-- Listed records start --

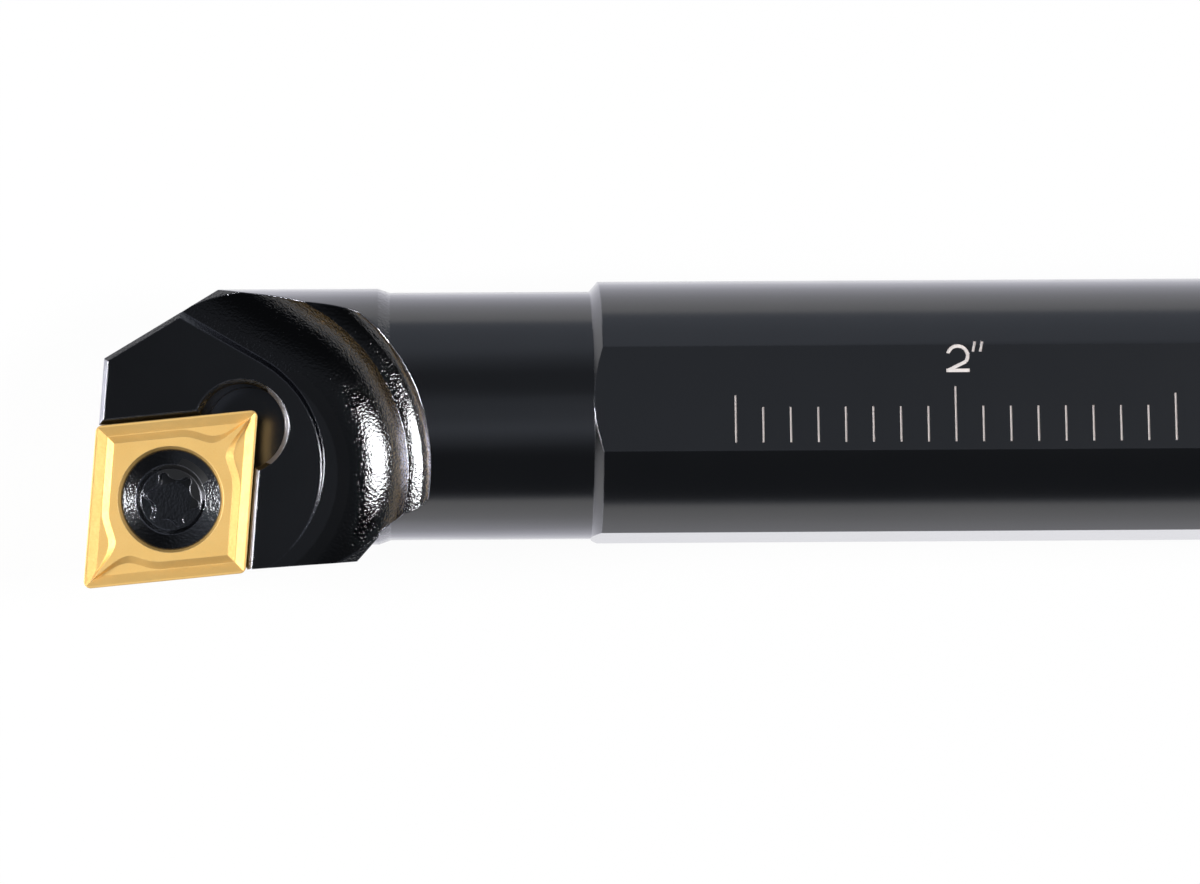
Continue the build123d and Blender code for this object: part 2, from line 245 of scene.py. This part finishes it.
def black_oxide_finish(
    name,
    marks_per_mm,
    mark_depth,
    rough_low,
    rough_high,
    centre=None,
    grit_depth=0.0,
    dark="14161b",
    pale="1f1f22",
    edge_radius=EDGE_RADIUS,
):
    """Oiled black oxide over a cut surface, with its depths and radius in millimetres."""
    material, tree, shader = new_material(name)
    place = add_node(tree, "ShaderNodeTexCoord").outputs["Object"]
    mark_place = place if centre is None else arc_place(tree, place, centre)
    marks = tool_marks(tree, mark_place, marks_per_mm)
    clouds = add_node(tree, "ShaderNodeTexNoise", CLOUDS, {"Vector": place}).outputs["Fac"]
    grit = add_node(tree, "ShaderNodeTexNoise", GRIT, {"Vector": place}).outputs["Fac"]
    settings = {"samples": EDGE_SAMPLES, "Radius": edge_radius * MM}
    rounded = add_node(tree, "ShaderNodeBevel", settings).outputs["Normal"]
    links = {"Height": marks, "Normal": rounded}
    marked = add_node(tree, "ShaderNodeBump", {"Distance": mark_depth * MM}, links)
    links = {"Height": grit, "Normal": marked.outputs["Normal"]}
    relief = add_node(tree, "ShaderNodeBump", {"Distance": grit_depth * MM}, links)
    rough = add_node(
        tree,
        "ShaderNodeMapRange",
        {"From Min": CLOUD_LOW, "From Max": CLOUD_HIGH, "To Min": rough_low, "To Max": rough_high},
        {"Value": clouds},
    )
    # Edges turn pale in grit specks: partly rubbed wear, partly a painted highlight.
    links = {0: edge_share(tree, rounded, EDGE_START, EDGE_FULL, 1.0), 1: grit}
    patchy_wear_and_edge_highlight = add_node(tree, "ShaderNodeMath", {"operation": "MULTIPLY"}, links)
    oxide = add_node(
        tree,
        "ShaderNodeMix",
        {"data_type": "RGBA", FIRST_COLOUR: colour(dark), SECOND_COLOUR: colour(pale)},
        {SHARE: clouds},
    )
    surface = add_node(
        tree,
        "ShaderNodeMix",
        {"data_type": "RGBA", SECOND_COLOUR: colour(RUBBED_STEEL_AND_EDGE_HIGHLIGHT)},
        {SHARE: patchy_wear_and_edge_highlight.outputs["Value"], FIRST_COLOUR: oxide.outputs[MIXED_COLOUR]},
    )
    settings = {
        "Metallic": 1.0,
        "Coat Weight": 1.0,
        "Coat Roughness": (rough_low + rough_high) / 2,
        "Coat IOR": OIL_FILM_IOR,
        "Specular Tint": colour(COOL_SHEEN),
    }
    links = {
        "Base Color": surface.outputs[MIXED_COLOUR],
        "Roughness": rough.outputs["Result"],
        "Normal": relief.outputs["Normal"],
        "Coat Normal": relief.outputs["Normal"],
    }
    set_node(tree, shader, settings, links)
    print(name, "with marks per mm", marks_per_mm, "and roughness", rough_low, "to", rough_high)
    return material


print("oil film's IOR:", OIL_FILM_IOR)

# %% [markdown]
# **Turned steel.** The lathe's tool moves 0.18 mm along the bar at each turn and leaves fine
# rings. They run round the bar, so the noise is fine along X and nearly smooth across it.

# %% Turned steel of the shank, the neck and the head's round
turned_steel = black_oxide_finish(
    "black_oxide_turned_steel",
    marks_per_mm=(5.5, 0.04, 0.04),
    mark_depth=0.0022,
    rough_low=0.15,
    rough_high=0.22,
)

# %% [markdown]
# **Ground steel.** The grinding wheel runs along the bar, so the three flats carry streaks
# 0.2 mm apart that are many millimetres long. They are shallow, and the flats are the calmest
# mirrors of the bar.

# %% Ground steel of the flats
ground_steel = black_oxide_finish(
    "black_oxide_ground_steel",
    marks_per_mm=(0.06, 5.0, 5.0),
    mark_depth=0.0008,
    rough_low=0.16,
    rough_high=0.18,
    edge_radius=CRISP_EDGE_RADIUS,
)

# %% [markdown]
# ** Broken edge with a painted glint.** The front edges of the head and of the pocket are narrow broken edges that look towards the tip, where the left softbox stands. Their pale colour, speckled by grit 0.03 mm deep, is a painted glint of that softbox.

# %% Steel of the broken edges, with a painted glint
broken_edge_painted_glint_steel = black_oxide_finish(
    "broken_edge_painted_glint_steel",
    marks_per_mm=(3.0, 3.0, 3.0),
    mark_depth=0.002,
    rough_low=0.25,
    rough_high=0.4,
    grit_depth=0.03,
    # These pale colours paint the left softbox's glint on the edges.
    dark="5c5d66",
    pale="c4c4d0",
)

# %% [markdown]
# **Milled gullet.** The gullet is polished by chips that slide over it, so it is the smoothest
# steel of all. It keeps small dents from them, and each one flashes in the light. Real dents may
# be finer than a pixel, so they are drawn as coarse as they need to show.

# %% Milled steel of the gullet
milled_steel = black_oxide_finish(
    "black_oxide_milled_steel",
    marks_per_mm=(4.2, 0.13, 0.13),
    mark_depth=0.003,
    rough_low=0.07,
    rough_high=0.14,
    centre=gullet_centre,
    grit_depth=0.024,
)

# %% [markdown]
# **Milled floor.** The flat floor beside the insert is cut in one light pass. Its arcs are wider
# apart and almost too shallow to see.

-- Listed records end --
-- Listed records start --

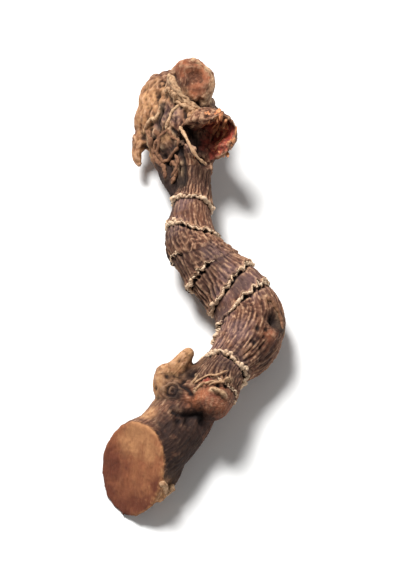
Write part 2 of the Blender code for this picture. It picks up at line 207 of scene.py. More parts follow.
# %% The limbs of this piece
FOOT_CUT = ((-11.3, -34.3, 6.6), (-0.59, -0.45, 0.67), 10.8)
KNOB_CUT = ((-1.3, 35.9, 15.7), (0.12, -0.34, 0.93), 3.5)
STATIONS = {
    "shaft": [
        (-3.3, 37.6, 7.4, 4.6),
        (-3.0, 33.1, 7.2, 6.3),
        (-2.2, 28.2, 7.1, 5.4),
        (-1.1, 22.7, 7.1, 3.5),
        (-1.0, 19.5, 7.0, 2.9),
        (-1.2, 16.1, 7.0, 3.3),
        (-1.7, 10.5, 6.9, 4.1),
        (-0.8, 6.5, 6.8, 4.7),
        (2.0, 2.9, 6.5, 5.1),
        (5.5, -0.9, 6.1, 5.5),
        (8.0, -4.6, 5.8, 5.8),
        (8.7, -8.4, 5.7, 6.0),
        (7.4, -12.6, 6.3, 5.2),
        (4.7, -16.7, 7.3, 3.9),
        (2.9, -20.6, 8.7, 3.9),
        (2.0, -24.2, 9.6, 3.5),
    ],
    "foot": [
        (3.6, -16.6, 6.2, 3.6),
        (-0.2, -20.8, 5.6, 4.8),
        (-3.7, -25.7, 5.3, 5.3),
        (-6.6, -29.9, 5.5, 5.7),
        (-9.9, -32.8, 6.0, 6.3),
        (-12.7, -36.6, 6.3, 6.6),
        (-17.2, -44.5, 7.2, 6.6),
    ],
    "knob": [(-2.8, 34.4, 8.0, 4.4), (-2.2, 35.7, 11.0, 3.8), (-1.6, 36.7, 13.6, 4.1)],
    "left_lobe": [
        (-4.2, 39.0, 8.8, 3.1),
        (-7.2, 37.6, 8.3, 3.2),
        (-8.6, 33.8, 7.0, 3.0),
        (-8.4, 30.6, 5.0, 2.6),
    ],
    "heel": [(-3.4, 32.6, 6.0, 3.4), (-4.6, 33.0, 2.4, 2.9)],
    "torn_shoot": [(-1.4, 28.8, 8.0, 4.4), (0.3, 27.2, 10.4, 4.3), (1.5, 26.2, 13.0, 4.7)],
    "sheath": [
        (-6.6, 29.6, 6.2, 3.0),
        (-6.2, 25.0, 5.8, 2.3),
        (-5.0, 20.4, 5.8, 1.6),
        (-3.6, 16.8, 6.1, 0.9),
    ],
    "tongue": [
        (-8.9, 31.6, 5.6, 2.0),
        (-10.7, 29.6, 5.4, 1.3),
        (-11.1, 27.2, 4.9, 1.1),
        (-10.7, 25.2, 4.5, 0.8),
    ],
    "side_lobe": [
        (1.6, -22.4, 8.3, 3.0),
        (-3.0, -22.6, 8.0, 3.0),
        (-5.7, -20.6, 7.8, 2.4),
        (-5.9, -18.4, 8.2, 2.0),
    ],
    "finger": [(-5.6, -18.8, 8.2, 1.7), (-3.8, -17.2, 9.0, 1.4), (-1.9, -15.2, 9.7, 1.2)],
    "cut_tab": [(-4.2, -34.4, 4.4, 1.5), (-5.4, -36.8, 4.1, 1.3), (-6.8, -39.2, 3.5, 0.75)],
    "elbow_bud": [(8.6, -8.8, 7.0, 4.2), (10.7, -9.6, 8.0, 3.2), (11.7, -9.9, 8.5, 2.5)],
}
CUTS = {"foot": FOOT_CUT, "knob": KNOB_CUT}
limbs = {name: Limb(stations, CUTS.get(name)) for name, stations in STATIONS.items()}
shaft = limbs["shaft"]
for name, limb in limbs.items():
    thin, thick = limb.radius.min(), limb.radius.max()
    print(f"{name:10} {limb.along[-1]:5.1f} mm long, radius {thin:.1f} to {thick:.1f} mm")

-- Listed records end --

- _Aim of the task_: Track down every line holding the string "Blender" and copy it.

- _Output of the task_:
Continue the build123d and Blender code for this object: part 2, from line 245 of scene.py. This part finishes it.
Write part 2 of the Blender code for this picture. It picks up at line 207 of scene.py. More parts follow.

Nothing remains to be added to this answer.